The Health Ministry on Thursday morning announced that there had been 1,231 new coronavirus cases diagnosed in Israel in the previous 24 hours, as the country seemed to be moving toward local lockdowns to stop the spread of the virus.
The ministry reported two more deaths, bringing the total to 346. There were no immediate details on the fatalities.
According to ministry figures, the total number of virus cases in Israel since the start of the pandemic is 33,947.
There were 15,209 active virus cases, including 118 people in serious condition, and 41 on ventilators. Another 88 people were in moderate condition, and the rest have mild or no symptoms.
The number of serious cases has been steadily increasing since the start of the current outbreak. Two weeks ago Israel had 45 serious coronavirus patients.
The ministry said there were 27,542 tests carried out on Wednesday, a slight decrease on Tuesday’s number.
According to a Channel 12 report on Thursday, the Health Ministry is to recommend ministers lock down some population centers with high rates of COVID-19 infections to curb the virus outbreak.
The restrictions could differ by city, ranging from the bolstering of enforcement to a complete lockdown, depending on the severity of the outbreak.

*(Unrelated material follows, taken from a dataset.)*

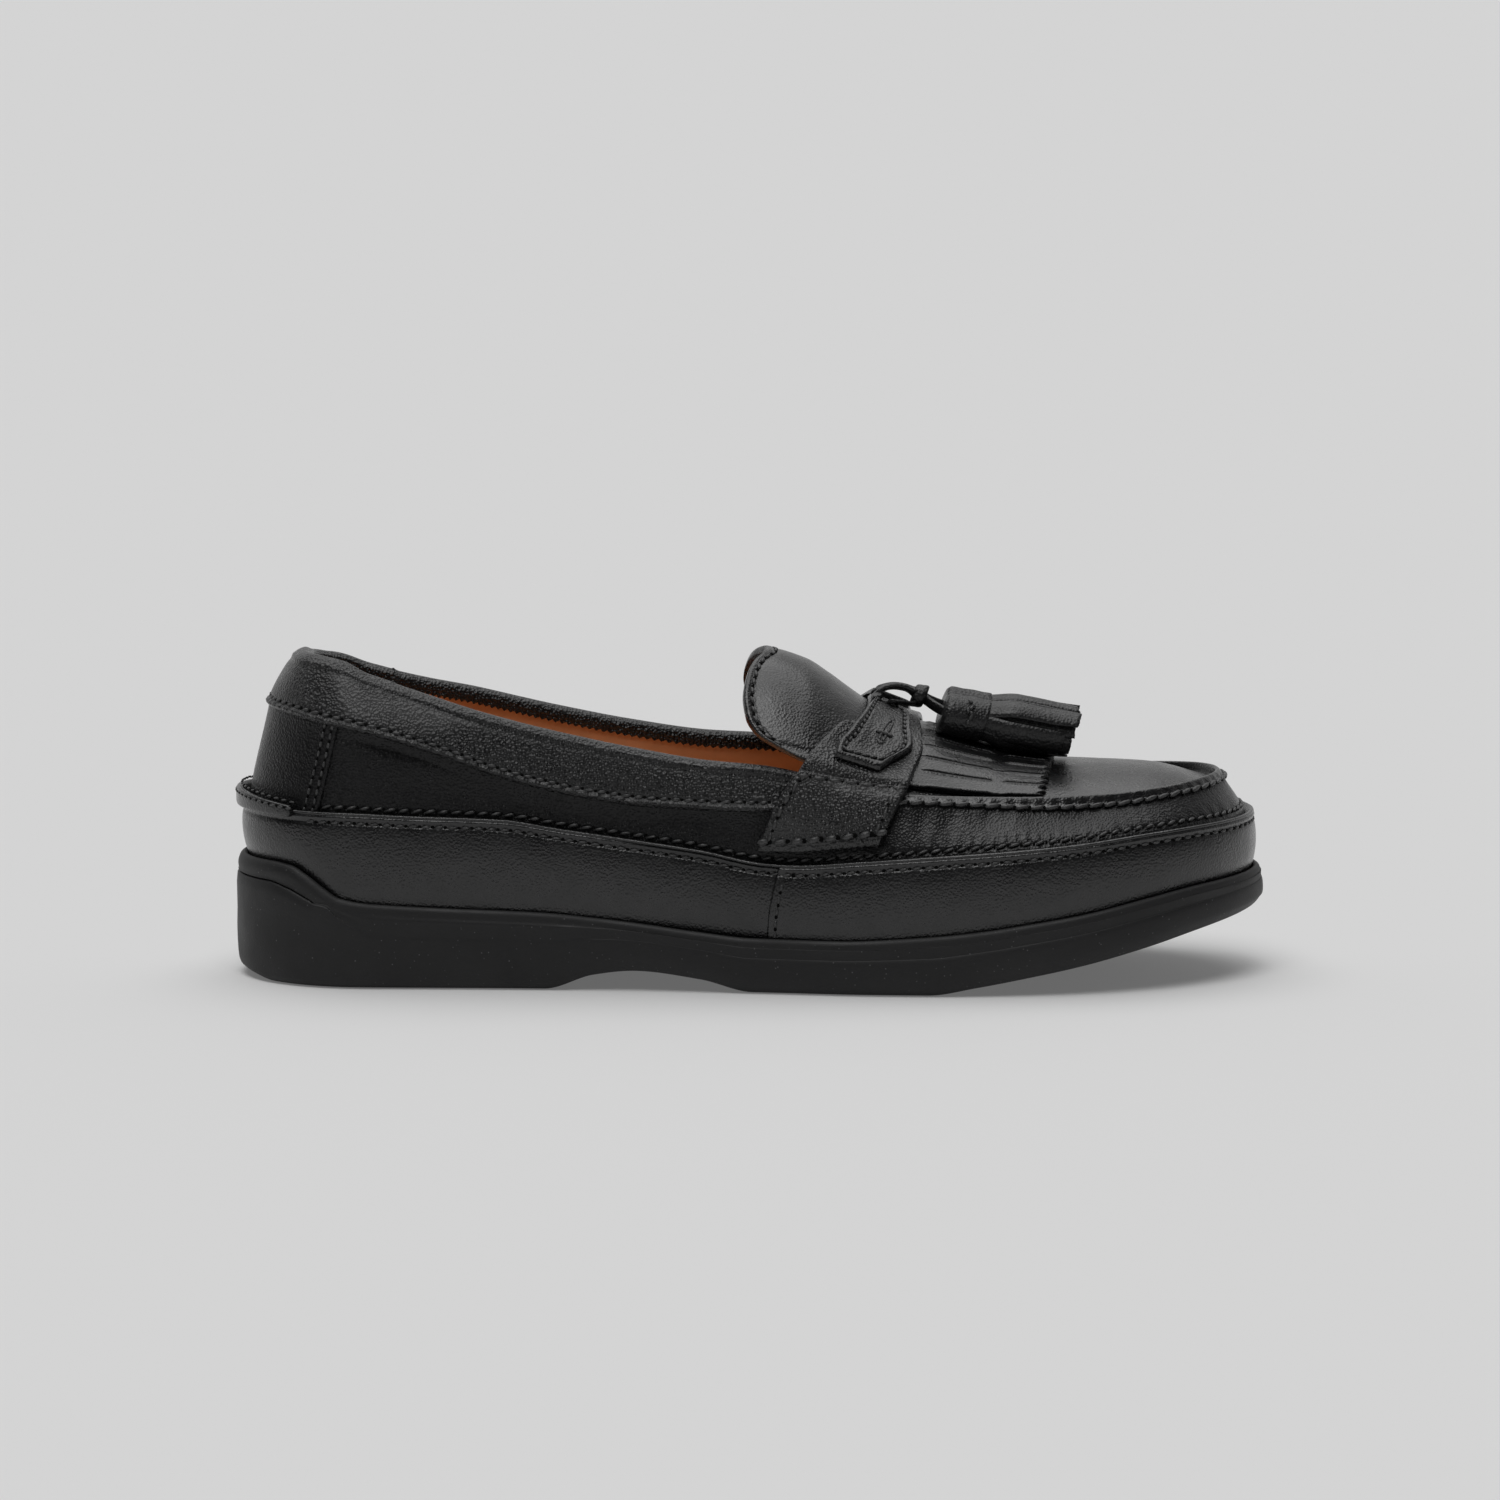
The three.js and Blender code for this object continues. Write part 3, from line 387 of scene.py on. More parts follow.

According to the report, the ministry’s recommendations were as follows:
Modiin Illit — full closure, including educational institutions and seminaries
Ramle — full closure
Beit Shemesh — closure of two unnamed neighborhoods, shutting educational institutions for children from the age of 9, including seminaries
Lod — renewal of the closure on a number of neighborhoods, with the addition of three further areas
Bnei Brak — closure of all educational institutions in the city, including seminaries
Ashdod — possible extension of closure, although officials remain undecided
Ra’anana — increase testing of those connected to a series of prom parties at center of city’s outbreak
Kiryat Malachi — closure of the Chabad and Ahuzot Rotem neighborhoods of the city, closure of educational institutions for anyone over the age of 9, including seminaries
Jerusalem — closure of the Romema, Ramot, Har Nof, Kiryat Sanz and Ma’alot Dafna neighborhoods as well as closing educational institutions from the age of 9.
Jerusalem Mayor Moshe Lion on Thursday wrote to the Health Ministry and warned that a lockdown would turn areas of the capital into “coronavirus incubators.”
“My unequivocal stance is against the closure,” the mayor wrote, according to Channel 12 news. “The proposed closure may make the neighborhoods into coronavirus incubators. The [reportedly proposed] neighborhoods in Jerusalem are areas where tens of thousands of people live in crowded apartments, and their hermetic closure will lead to mass infection.”
Individuals who have been diagnosed with the coronavirus and are unable to fully quarantine at home are supposed to be transferred to one of the coronavirus hotels.
The only area of the country under lockdown on Thursday morning was the ultra-Orthodox city of Beitar Illit, after orders expired for the central cities of Lod and Ashdod, despite their remaining hotspots of coronavirus infections.
According to a Channel 13 news report Thursday, the restriction orders were not discussed by the so-called coronavirus committee and therefore not renewed. Earlier this year, a temporary lockdown on the Bedouin town of Hura near Beersheba was hastily renewed after the measure expired due to a bureaucratic lapse.
Beitar Illit was declared a restricted zone on Tuesday for seven days as coronavirus infections there spiked. The lockdown of the settlement, located south of Jerusalem, went into effect at 1 p.m. on Wednesday.
Some residents of Beitar Illit who were infected were being transferred to a hotel in northern Israel on Wednesday night to curb the spread in the community.
Several dozen Beitar Illit residents, including children and business owners, protested the closure on Wednesday at the entrance to the city, Channel 12 reported. The protesters directed their fire at Prime Minister Benjamin Netanyahu, saying the government was unfairly targeting ultra-Orthodox communities in its lockdowns. Almost all of the city’s 55,000 residents are ultra-Orthodox.
Officials said Tuesday that Beitar Illit had 240 active cases, representing a rate of increase in active cases in the past week of 224 percent.
The last few weeks have seen the reversal of many of the gains made in the fight against the coronavirus in recent months. New daily virus cases, which had dropped to low double digits through most of May, have soared to over a thousand a day, and the number of active cases has reached an all-time high.
The country had been placed on a nationwide lockdown for several weeks at the start of the outbreak, but removed most of its restrictions by May to reopen the economy.
The current rate of increase in weekly infections in Israel is one of the highest in the world, according to a chart published Monday afternoon by the Health Ministry.